Saturday, November 20, 2010

A Review of Handing One Another Along: Literature and Social Reflection by Robert Coles

Handing One Another Along: Literature and Social Reflection
4 out of 5: In Handing One Another Along, Coles analyzes many classic writings (including non-fiction, fiction, and poetry) and asks “[w]hat happens to you when you read these books, what should be happening, not only to your mind as a cognitive instrument, but with respect to your conscience and even your yearning, if not also your lusts?” In answering this question, Coles looks at writings by James Agee, George Orwell, William Carlos Williams, Raymond Carver, and others.

Handing One Another Along originated with a series of lectures Coles delivered at Harvard, and its academic, conversational, and occasionally disorganized style reflects its origins.
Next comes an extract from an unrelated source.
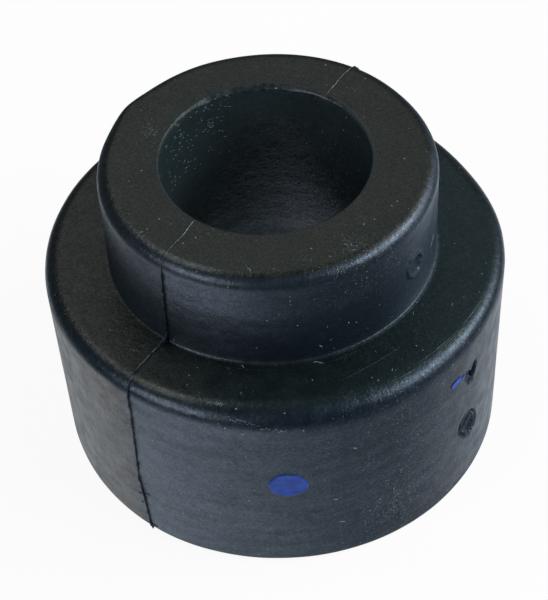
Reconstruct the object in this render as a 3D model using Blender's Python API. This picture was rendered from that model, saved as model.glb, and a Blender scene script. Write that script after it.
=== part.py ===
"""Control arm bushing: one moulded piece of black rubber, stepped outside and bored right through.

It stands on its wide end. The origin is the centre of that end's flat face, and +Z runs along
the bore towards the collar. All sizes are in metres and all angles in degrees.
"""

import math

import bmesh
import bpy
from mathutils import Matrix, Vector

# Barrel, the wide end
BARREL_DIAMETER = 0.0750
BARREL_HEIGHT = 0.0377
BARREL_DRAFT = 0.0007
BARREL_EDGE_RADIUS = 0.0026
BASE_EDGE_RADIUS = 0.0015

# Collar, the narrow end that passes through the arm's bracket
COLLAR_DIAMETER = 0.0537
COLLAR_HEIGHT = 0.0182
COLLAR_DRAFT = 0.0001
COLLAR_EDGE_RADIUS = 0.0023
FOOT_BEAD_RADIUS = 0.0003

# Bore for the sleeve
BORE_DIAMETER = 0.0336
MOUTH_CHAMFER = 0.0008

# Flash left where the two halves of the mould met, on both sides of the axis
PARTING_ANGLE = 50.6
FLASH_HEIGHT = 0.0005
FLASH_THICKNESS = 0.0004
FLASH_ROOT = 0.0015
FLASH_WEB_RADIUS = 0.0012
FLASH_CLEAR_OF_BASE = 0.0003

# Gate scars, one above another on the side away from the flash
SCAR_ANGLE = -36.3
SCAR_DEPTH = 0.0006
STUB_CLEARANCE = 0.0005
STUB_DROP = 0.00015
COLLAR_SCAR_WIDTH = 0.0031
COLLAR_SCAR_LENGTH = 0.0059
COLLAR_SCAR_ABOVE_SHOULDER = 0.0083
TORN_SCAR_WIDTH = 0.0030
TORN_SCAR_LENGTH = 0.0048
TORN_SCAR_BELOW_SHOULDER = 0.0096
ROUND_SCAR_DIAMETER = 0.0042
ROUND_SCAR_ABOVE_BASE = 0.0150

# Dab of marking paint on the front of the barrel
DAB_ANGLE = -90.0
DAB_WIDTH = 0.0064
DAB_LENGTH = 0.0060
DAB_ABOVE_BASE = 0.0209
DAB_THICKNESS = 0.00015

# Fineness of the round forms
TURN_STEPS = 128
EDGE_STEPS = 7
SMALL_ARC_STEPS = 3
OUTLINE_STEPS = 28

# Smallest flat left beside a rounded edge, and how far hidden ends reach past a surface
LEAST_FLAT = 0.0005
OVERLAP = 0.0010
SMOOTH_ANGLE = 28

RUBBER = {"color": (0.030, 0.032, 0.035), "roughness": 0.55, "metallic": 0.0}
PAINT = {"color": (0.035, 0.075, 0.42), "roughness": 0.45, "metallic": 0.0}

bore_radius = BORE_DIAMETER / 2
mouth_radius = bore_radius + MOUTH_CHAMFER
shoulder_z = BARREL_HEIGHT
top_z = BARREL_HEIGHT + COLLAR_HEIGHT
barrel_radius = BARREL_DIAMETER / 2
base_radius = barrel_radius - BARREL_DRAFT
collar_radius = COLLAR_DIAMETER / 2
foot_radius = collar_radius - COLLAR_DRAFT

# A rounded edge never eats more than the wall beside it
collar_edge = min(COLLAR_EDGE_RADIUS, collar_radius - mouth_radius - LEAST_FLAT)
shoulder_width = barrel_radius - foot_radius - FOOT_BEAD_RADIUS
barrel_edge = min(BARREL_EDGE_RADIUS, shoulder_width - LEAST_FLAT)


def clear_scene():
    """Removes what the scene holds, so the script can be run again."""
    for item in list(bpy.data.objects):
        bpy.data.objects.remove(item, do_unlink=True)


def make_material(name, finish):
    """A Principled material of one colour."""
    material = bpy.data.materials.new(name)
    material.use_nodes = True
    shader = material.node_tree.nodes["Principled BSDF"]
    shader.inputs["Base Color"].default_value = (*finish["color"], 1.0)
    shader.inputs["Roughness"].default_value = finish["roughness"]
    shader.inputs["Metallic"].default_value = finish["metallic"]
    material.diffuse_color = (*finish["color"], 1.0)
    return material


def add_object(name, mesh_data, material):
    """Turns a bmesh into an object whose faces point outwards."""
    bmesh.ops.recalc_face_normals(mesh_data, faces=mesh_data.faces)
    mesh = bpy.data.meshes.new(name)
    mesh_data.to_mesh(mesh)
    mesh_data.free()
    mesh.materials.append(material)
    item = bpy.data.objects.new(name, mesh)
    bpy.context.scene.collection.objects.link(item)
    return item


def arc(centre_r, centre_z, radius, start, end, steps):
    """Points (radius, height) along an arc of a turned profile, both ends included."""
    angles = [math.radians(start + (end - start) * i / steps) for i in range(steps + 1)]
    return [(centre_r + radius * math.cos(a), centre_z + radius * math.sin(a)) for a in angles]


def collar_wall_radius(height):
    """Radius of the collar's tapered wall at a height above the base."""
    share = (height - shoulder_z) / (top_z - collar_edge - shoulder_z)
    return foot_radius + COLLAR_DRAFT * share


def barrel_wall_radius(height):
    """Radius of the barrel's tapered wall at a height above the base."""
    share = (height - BASE_EDGE_RADIUS) / (shoulder_z - barrel_edge - BASE_EDGE_RADIUS)
    return base_radius + BARREL_DRAFT * share


def turned_profile():
    """The closed section of the rubber, from the bore's upper mouth outwards and back up the bore."""
    points = [(mouth_radius, top_z)]
    points += arc(collar_radius - collar_edge, top_z - collar_edge, collar_edge, 90, 0, EDGE_STEPS)
    points += arc(foot_radius, shoulder_z, FOOT_BEAD_RADIUS, 90, 0, SMALL_ARC_STEPS)
    points += arc(barrel_radius - barrel_edge, shoulder_z - barrel_edge, barrel_edge, 90, 0, EDGE_STEPS)
    points += arc(base_radius - BASE_EDGE_RADIUS, BASE_EDGE_RADIUS, BASE_EDGE_RADIUS, 0, -90, SMALL_ARC_STEPS)
    points += [(mouth_radius, 0.0), (bore_radius, MOUTH_CHAMFER), (bore_radius, top_z - MOUTH_CHAMFER)]
    return points


def make_body(material):
    """The bush itself: the section turned once round the bore's axis."""
    mesh_data = bmesh.new()
    verts = [mesh_data.verts.new((r, 0.0, z)) for r, z in turned_profile()]
    edges = [mesh_data.edges.new((a, b)) for a, b in zip(verts, verts[1:] + verts[:1])]
    bmesh.ops.spin(
        mesh_data,
        geom=verts + edges,
        cent=(0, 0, 0),
        axis=(0, 0, 1),
        angle=math.tau,
        steps=TURN_STEPS,
        use_merge=True,
    )
    return add_object("rubber_bushing", mesh_data, material)


def flash_outline():
    """The flash fin in its own plane: its free edge down the outside, then its root back up inside the rubber."""
    rise = FLASH_HEIGHT
    web = FLASH_WEB_RADIUS
    points = [(mouth_radius, top_z + rise)]
    points += arc(collar_radius - collar_edge, top_z - collar_edge, collar_edge + rise, 90, 0, EDGE_STEPS)
    points += arc(foot_radius + rise + web, shoulder_z + rise + web, web, 180, 270, SMALL_ARC_STEPS)
    points += arc(barrel_radius - barrel_edge, shoulder_z - barrel_edge, barrel_edge + rise, 90, 0, EDGE_STEPS)
    points += [(base_radius + rise, BASE_EDGE_RADIUS), (base_radius + rise, FLASH_CLEAR_OF_BASE)]
    points += [
        (base_radius - FLASH_ROOT, FLASH_CLEAR_OF_BASE),
        (base_radius - FLASH_ROOT, shoulder_z - barrel_edge),
        (foot_radius - FLASH_ROOT, shoulder_z - barrel_edge),
        (foot_radius - FLASH_ROOT, top_z - collar_edge),
        (mouth_radius, top_z - FLASH_ROOT),
    ]
    return points


def make_flash(name, angle, material):
    """One fin of flash, standing in the plane through the axis at this angle."""
    mesh_data = bmesh.new()
    half = FLASH_THICKNESS / 2
    verts = [mesh_data.verts.new((r, -half, z)) for r, z in flash_outline()]
    face = mesh_data.faces.new(verts)
    moved = bmesh.ops.extrude_face_region(mesh_data, geom=[face])["geom"]
    raised = [item for item in moved if isinstance(item, bmesh.types.BMVert)]
    bmesh.ops.translate(mesh_data, vec=(0, FLASH_THICKNESS, 0), verts=raised)
    turn = Matrix.Rotation(math.radians(angle), 4, "Z")
    bmesh.ops.transform(mesh_data, matrix=turn, verts=mesh_data.verts)
    return add_object(name, mesh_data, material)


def oval(width, length, ripple=0.0):
    """Points (across, up) of an oval. Ripple makes its edge ragged, as a share of its size."""
    points = []
    for i in range(OUTLINE_STEPS):
        t = math.tau * i / OUTLINE_STEPS
        swell = 1 + ripple * (0.6 * math.cos(3 * t + 0.7) + 0.4 * math.sin(5 * t))
        points.append((width / 2 * swell * math.cos(t), length / 2 * swell * math.sin(t)))
    return points


def make_radial_plug(name, outline, height, inner, outer, material):
    """A straight plug of this outline along the radius through the scars, between two radii."""
    mesh_data = bmesh.new()
    verts = [mesh_data.verts.new((x, y, 0.0)) for x, y in outline]
    face = mesh_data.faces.new(verts)
    moved = bmesh.ops.extrude_face_region(mesh_data, geom=[face])["geom"]
    raised = [item for item in moved if isinstance(item, bmesh.types.BMVert)]
    bmesh.ops.translate(mesh_data, vec=(0, 0, outer - inner), verts=raised)
    a = math.radians(SCAR_ANGLE)
    out = Vector((math.cos(a), math.sin(a), 0))
    across = Vector((-math.sin(a), math.cos(a), 0))
    up = Vector((0, 0, 1))
    placed = Matrix((across, up, out)).transposed().to_4x4()
    placed.translation = out * inner + up * height
    bmesh.ops.transform(mesh_data, matrix=placed, verts=mesh_data.verts)
    return add_object(name, mesh_data, material)


def make_dab(material):
    """The dab of paint: a thin irregular oval that follows the barrel's wall and is lowest at its edge."""
    edge = oval(DAB_WIDTH, DAB_LENGTH, ripple=0.07)
    levels = [(1.0, -OVERLAP), (1.0, DAB_THICKNESS * 0.5), (0.9, DAB_THICKNESS), (0.5, DAB_THICKNESS)]
    mesh_data = bmesh.new()

    def on_wall(x, y, lift):
        height = DAB_ABOVE_BASE + y
        radius = barrel_wall_radius(height)
        a = math.radians(DAB_ANGLE) + x / radius
        return ((radius + lift) * math.cos(a), (radius + lift) * math.sin(a), height)

    rings = [
        [mesh_data.verts.new(on_wall(x * size, y * size, lift)) for x, y in edge]
        for size, lift in levels
    ]
    for low, high in zip(rings, rings[1:]):
        for i in range(OUTLINE_STEPS):
            j = (i + 1) % OUTLINE_STEPS
            mesh_data.faces.new((low[i], low[j], high[j], high[i]))
    crown = mesh_data.verts.new(on_wall(0, 0, DAB_THICKNESS))
    inside = mesh_data.verts.new(on_wall(0, 0, -OVERLAP))
    for ring, centre in ((rings[-1], crown), (rings[0], inside)):
        for i in range(OUTLINE_STEPS):
            mesh_data.faces.new((ring[i], ring[(i + 1) % OUTLINE_STEPS], centre))
    return add_object("paint_dab_guide", mesh_data, material)


def as_guide(items, collection_name):
    """Hides shapes that only cut or add to the bush, and gathers them for one Boolean."""
    collection = bpy.data.collections.new(collection_name)
    bpy.context.scene.collection.children.link(collection)
    for item in items:
        item.hide_render = True
        item.display_type = "WIRE"
        collection.objects.link(item)
        bpy.context.scene.collection.objects.unlink(item)
    return collection


def add_boolean(item, name, operation, collection):
    """Cuts the shapes of a collection from the item, or joins them to it."""
    modifier = item.modifiers.new(name, "BOOLEAN")
    modifier.operation = operation
    modifier.operand_type = "COLLECTION"
    modifier.collection = collection
    modifier.solver = "EXACT"
    modifier.material_mode = "TRANSFER"


def scar_plugs(name, height, wall, width, length, ripple, material):
    """The pit of one gate scar and the torn stub that stands in it, as two plugs."""
    floor = wall - SCAR_DEPTH
    pit = make_radial_plug(
        name + "_pit_guide", oval(width, length, ripple), height, floor, wall + OVERLAP, material
    )
    stub_outline = oval(width - 2 * STUB_CLEARANCE, length - 2 * STUB_CLEARANCE, ripple)
    stub = make_radial_plug(
        name + "_stub_guide", stub_outline, height, floor - OVERLAP, wall - STUB_DROP, material
    )
    return pit, stub


def main():
    clear_scene()
    rubber = make_material("black_rubber", RUBBER)
    paint = make_material("blue_marking_paint", PAINT)
    body = make_body(rubber)

    collar_scar_z = shoulder_z + COLLAR_SCAR_ABOVE_SHOULDER
    torn_scar_z = shoulder_z - TORN_SCAR_BELOW_SHOULDER
    round_scar_z = ROUND_SCAR_ABOVE_BASE
    scars = [
        scar_plugs(
            "collar_scar", collar_scar_z, collar_wall_radius(collar_scar_z),
            COLLAR_SCAR_WIDTH, COLLAR_SCAR_LENGTH, 0.0, rubber,
        ),
        scar_plugs(
            "torn_scar", torn_scar_z, barrel_wall_radius(torn_scar_z),
            TORN_SCAR_WIDTH, TORN_SCAR_LENGTH, 0.2, rubber,
        ),
        scar_plugs(
            "round_scar", round_scar_z, barrel_wall_radius(round_scar_z),
            ROUND_SCAR_DIAMETER, ROUND_SCAR_DIAMETER, 0.0, rubber,
        ),
    ]
    pits = [pit for pit, stub in scars]
    raised = [stub for pit, stub in scars]
    raised.append(make_flash("front_flash_guide", PARTING_ANGLE + 180, rubber))
    raised.append(make_flash("back_flash_guide", PARTING_ANGLE, rubber))
    raised.append(make_dab(paint))

    add_boolean(body, "scar pits", "DIFFERENCE", as_guide(pits, "scar pits"))
    add_boolean(body, "raised features", "UNION", as_guide(raised, "raised features"))
    body.data.shade_smooth()
    body.data.set_sharp_from_angle(angle=math.radians(SMOOTH_ANGLE))


main()
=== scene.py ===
"""Looks of the control arm bushing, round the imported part: moulded skin, flash, scars, paint and dust."""

import math

import bpy
import numpy as np
from mathutils import Matrix, Vector, noise


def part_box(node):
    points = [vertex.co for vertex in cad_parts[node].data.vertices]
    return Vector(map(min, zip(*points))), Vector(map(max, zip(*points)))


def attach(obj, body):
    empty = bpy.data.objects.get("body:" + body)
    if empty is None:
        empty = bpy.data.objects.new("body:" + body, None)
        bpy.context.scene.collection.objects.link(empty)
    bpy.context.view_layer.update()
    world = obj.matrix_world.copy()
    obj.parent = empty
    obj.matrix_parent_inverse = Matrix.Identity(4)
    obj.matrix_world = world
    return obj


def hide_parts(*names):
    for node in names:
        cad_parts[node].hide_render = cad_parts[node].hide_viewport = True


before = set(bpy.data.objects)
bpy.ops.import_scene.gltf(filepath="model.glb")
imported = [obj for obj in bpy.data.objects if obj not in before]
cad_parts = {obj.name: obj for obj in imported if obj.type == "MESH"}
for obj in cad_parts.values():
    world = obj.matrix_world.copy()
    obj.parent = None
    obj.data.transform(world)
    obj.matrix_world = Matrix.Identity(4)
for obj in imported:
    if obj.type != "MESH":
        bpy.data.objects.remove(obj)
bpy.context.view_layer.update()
node_low, node_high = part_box("rubber_bushing")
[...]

Touching on a wide range of themes and ideas, Coles moves quickly from one work of literature to another, drawing parallels and seeking universal truths. Occasionally, Coles moves beyond the written word and includes paintings and music in his analysis. Handing One Another Along is not an organized presentation of the moral precepts that can be gleaned from literature. Rather, it is an enjoyable meandering through literature with a view towards its larger social implications.

1 comment:

Zibilee said...

The ideas in this book and behind this book are very intriguing to me. I am not sure if it would go over my head or not, but it sounds wonderful! Thanks for sharing your thoughtful and concise review on this one. I may have to check it out!